Review Lampir: Film Horor dengan Elemen Budaya Lokal yang Kental
Baba Qina - Jumat, 16 Februari 2024 15:12 WIBSineas muda Kenny Gulardi tahun ini kembali dengan ide cerita yang menarik. Setelah film Perjamuan Iblis yang terinspirasi dari lukisan karya Leonardo Da Vinci, kali ini Kenny coba comeback di ranah horor dengan mengangkat konsep permainan dan surviving. Judul film tersebut adalah Lampir.
Film Lampir sendiri akan menceritakan kisah mengerikan yang dialami oleh sepasang kekasih bernama Wendy (Jolene Maire) dan Angga (Rory Asyari) yang tengah sibuk dengan persiapan pernikahan mereka. Pada suatu hari, keduanya sepakat melakukan pemotretan prewedding di sebuah vila mewah bergaya vintage. Pasangan ini pun turut mengajak teman-teman mereka untuk sekaligus bersenang-senang bersama.
Namun sialnya, vila tersebut merupakan vila keramat yang ditempati oleh sesosok bernama Mak Lampir. Konon, ia bernafsu untuk menjadi manusia tercantik dan hidup abadi. Mak Lampir lalu menjebak mereka dengan permainan yang mematikan. Wendy, Angga, beserta teman-temannya pun harus berusaha keras agar bisa keluar dari vila angker tersebut. Berhasilkah mereka semua lolos dari maut?
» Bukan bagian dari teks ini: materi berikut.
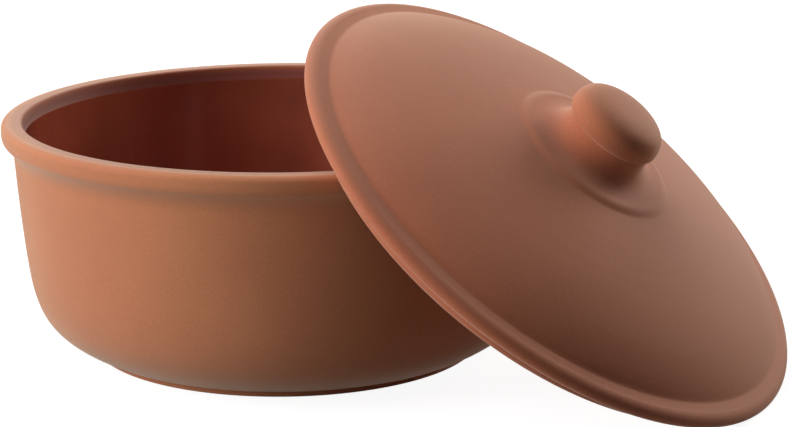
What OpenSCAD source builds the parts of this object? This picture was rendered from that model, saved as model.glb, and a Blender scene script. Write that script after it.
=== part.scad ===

Salah satu aspek yang membuat film Lampir ini menonjol adalah keberhasilannya dalam menyelipkan elemen budaya lokal ke dalam ceritanya. Film ini tidak hanya sekadar menyuguhkan adegan horor, tetapi juga memperkenalkan penonton pada tradisi-tradisi budaya, terutama terkait dengan keberadaan urban legend Mak Lampir.
Ya, hal di atas tentunya memberikan dampak yang maksimal karena pada akhirnya kisah dalam film ini akan menghadirkan kedekatan dengan para penontonnya sehingga lebih bisa merasakan dan larut dalam suasana teror yang dibangun. Horor yang bersifat lokal seperti ini memang jarang ditemui di film-film horor kita.
Namun, bukan berarti film ini tak memiliki poin minus. Yang menjadi salah satu kelemahan utamanya ialah tempot plotnya yang lambat dan tak segera menggulirkan konflik, sehingga akan membuat kita merasa bosan. Lantar konflik antar kedua tokoh utamanya pun masih penulis rasa kurang.
Poin kedua adalah di sektor teknis. Wardrobe dan make-up effect dari sosok Mak Lampir masih ditampilkan seadanya. Mungkin sang sutradara terlihat ingin memvisualisasikan sosok tersebut lewat versinya sendiri. Belum lagi pergerakan kameranya yang terlalu banyak bergoyang dan color gradingnya yang tidak konsisten.
Namun, jika sobat teater ingin menyaksikan film bergenre horor yang cukup fresh, maka film Lampir ini patut dicoba. Karena kapan lagi kita dapat melihat film horor lokal bertema horor yang mengangkat konsep game dan surviving.